FORT JACKSON, S.C. -- A smashed window, sharp voices and the sudden thump of stun grenades signaled the start of an operation last week to capture a gunman who had barricaded himself inside a home on Mills Road.

With precision, a combined team of Fort Jackson police and Richland County Sheriff's deputies burst into the house, taking only seconds to find and apprehend the suspect, who was armed with a handgun and hiding in an upstairs bedroom.

Fortunately, the "bad guy" was really one of the good guys and the seemingly dangerous scenario was only a training exercise.

Such training scenarios are common, both on Fort Jackson and in civilian law enforcement. And for the Soldiers and civilians who make up the Fort Jackson police force, training with the Richland County Sheriff's Department is nothing new.

But as of Tuesday, what had been an informal arrangement is now a formal agreement for Fort Jackson's Special Reaction Team to train and operate with its counterpart from the Richland County Sheriff's Department, called the Special Response Team.
Richland County Sheriff Leon Lott said during a ceremony at the Emergency Services building here at Fort Jackson that the military post is a large part of the Columbia community.

"It's very important that we keep Fort Jackson safe," Lott said. "I hope that we never have to come out here for something that's real."

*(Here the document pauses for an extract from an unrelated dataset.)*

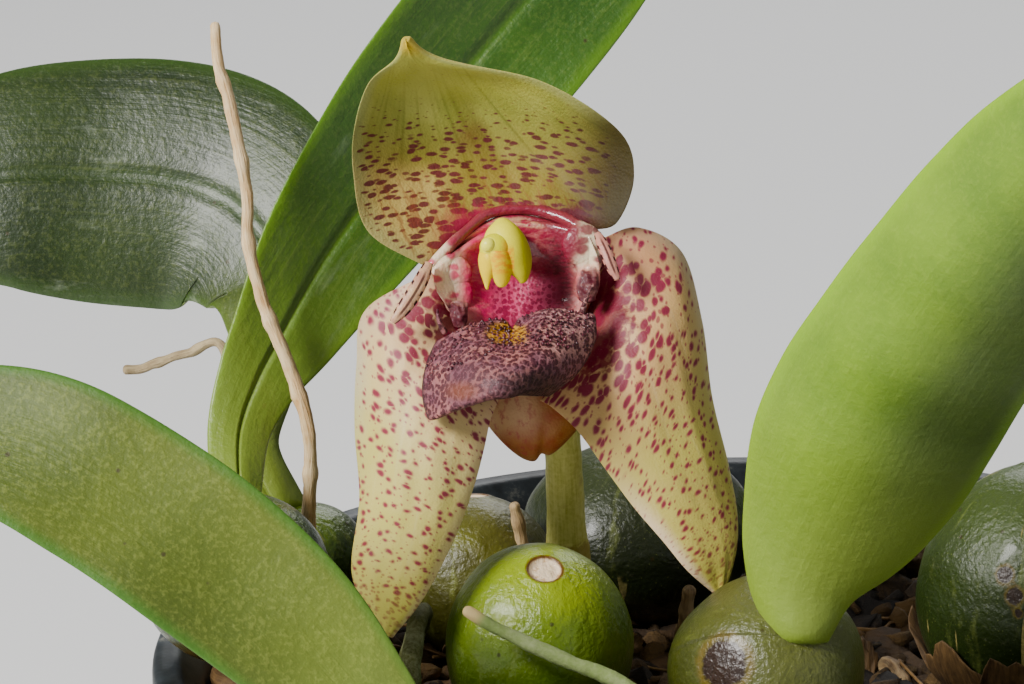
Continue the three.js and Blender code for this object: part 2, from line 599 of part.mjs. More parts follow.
const columnFoot = blade(sepalSurface(COLUMN_FOOT_ROWS, [0, 0]), evenBlade(0.9), 8, 8);
const petals = Object.entries(PETALS).map(([side, petal]) => [side, petalGeometry(petal)]);
const petalShapes = petals.map((entry) => entry[1]);
const column = columnGeometry();
const anther = pebble(ANTHER.at, ANTHER.radii, () => 1, 10, 7);
const mentum = carve(mentumGeometry(), [columnFoot]);
const ovary = carve(rod(OVARY_POINTS, (t) => profile(OVARY_RADII, t), 8, 8), [columnFoot, mentum]);
const lip = carve(lipGeometry(), [columnFoot, ...petalShapes]);
const sepalBlade = (rows, curl) => blade(sepalSurface(rows, curl), evenBlade(SEPAL_THICKNESS), 8, 10);
const throat = [columnFoot, mentum, ovary, lip, ...petalShapes];
const leftSepal = carve(sepalBlade(LEFT_ROWS, [0.5, 0]), throat);
const rightSepal = carve(sepalBlade(RIGHT_ROWS, [0, 0.5]), [...throat, leftSepal]);
const dorsalSepal = carve(sepalBlade(DORSAL_ROWS, [0, 0]), [...throat, leftSepal, rightSepal, column]);

place('ovary', ovary, 'scape', flower);
place('column_foot', carve(columnFoot, [column, ...petalShapes]), 'throat', flower);
place('mentum', mentum, 'mentum', flower);
place('column', carve(column, [anther, columnFoot]), 'column', flower);
place('anther_cap', anther, 'anther', flower);
place('lip', lip, 'lip', flower, 0.7);
petals.forEach(([side, geometry]) => place(`petal_${side}`, geometry, 'petal', flower));
place('sepal_dorsal', dorsalSepal, 'sepal', flower);
place('sepal_left', leftSepal, 'sepal', flower);
place('sepal_right', rightSepal, 'sepal', flower);

export default plant;
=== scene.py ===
# A potted orchid: round pseudobulbs with leathery leaves in a round pot, and one flower with spotted sepals.
#
# Sizes are millimetres until a mesh is made. The plant's heights are above the pot's rim. The flower has its
# own frame: x to its right, y up along its face and z out of its face.

import json
import math

import bmesh
import bpy
import numpy as np
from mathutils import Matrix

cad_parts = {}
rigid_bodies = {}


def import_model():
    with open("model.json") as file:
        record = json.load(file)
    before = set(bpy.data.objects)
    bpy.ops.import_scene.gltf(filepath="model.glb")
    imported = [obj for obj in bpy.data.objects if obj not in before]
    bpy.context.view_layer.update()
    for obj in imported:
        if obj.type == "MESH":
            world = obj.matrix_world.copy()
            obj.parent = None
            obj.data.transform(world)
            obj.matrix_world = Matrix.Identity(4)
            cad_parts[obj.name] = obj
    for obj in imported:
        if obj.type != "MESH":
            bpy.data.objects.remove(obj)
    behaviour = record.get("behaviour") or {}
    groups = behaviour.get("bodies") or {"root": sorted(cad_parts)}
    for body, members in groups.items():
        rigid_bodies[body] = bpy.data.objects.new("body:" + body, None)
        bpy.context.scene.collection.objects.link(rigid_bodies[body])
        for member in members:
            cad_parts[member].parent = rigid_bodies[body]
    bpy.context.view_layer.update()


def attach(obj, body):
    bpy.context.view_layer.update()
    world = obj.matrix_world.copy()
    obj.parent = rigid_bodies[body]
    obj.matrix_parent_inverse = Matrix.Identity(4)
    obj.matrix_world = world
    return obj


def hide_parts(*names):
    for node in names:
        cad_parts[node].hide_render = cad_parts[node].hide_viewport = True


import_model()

MM = 0.001

# The sizes that the solids have too.
POT_HEIGHT = 62
RIM_RADIUS = 40
FOOT_RADIUS = 27.5
WALL = 1.7
FLOOR = 2
BAND_HEIGHT = 8
BAND_STEP = 1.6
DRAIN_HOLES = 6
DRAIN_RADIUS = 3.6
DRAIN_CIRCLE = 17

GAP = 0.3
MEDIUM_BELOW_RIM = 3.2
MEDIUM_MOUND = 1.2
RHIZOME_RADIUS = 1.2
RHIZOME_SINK = 0.1

FLOWER_AT = (-16.9, -6.4, 27.1)
FLOWER_TILT = math.radians(73.8)
SEPAL_THICKNESS = 0.8
LIP_THICKNESS = 1.2
LEAF_THICKNESS = 1.3
PETIOLE_THICKNESS = 2.4

# How fine the pieces are: faces round the pot, the medium and a bulb, and a bulb's rings.
POT_FACES = 180
DRILL_FACES = 48
MEDIUM_FACES = 144
BULB_FACES = 144
BULB_RINGS = 110
LEAF_ACROSS = 60
LEAF_ALONG = 120
SHARP_ANGLE = math.radians(40)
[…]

In addition to training, the agreement formally allows the Richland County Special Response Team to come to Fort Jackson to assist in high-risk law-enforcement operations such as a hostage situation.

"Our SRT ... is very capable," Lt. Col. Ronald Taylor, Fort Jackson's provost marshal, said. "But this gives us the ability to bring in additional manpower from the Richland County Sheriff's Department if there is some major incident or multiple incidents where we need help."

Taylor said that while the formal agreement is good for post security, it also fosters good will with the community.

"It definitely benefits the sheriff's department because we will now have access to first-rate military training facilities such as the live-fire ranges," said Lt. Ricky Ezzell, the supervisor of SRT training for the Richland County Sheriff's Department.

Capt. Kathryn Shaw, commander of the 17th MP Detachment, said during last week's training exercise that the agreement between the two law-enforcement agencies will ultimately mean a safer environment for those who work and live on Fort Jackson.

"The bottom line is that this gives the post increased security," Shaw said.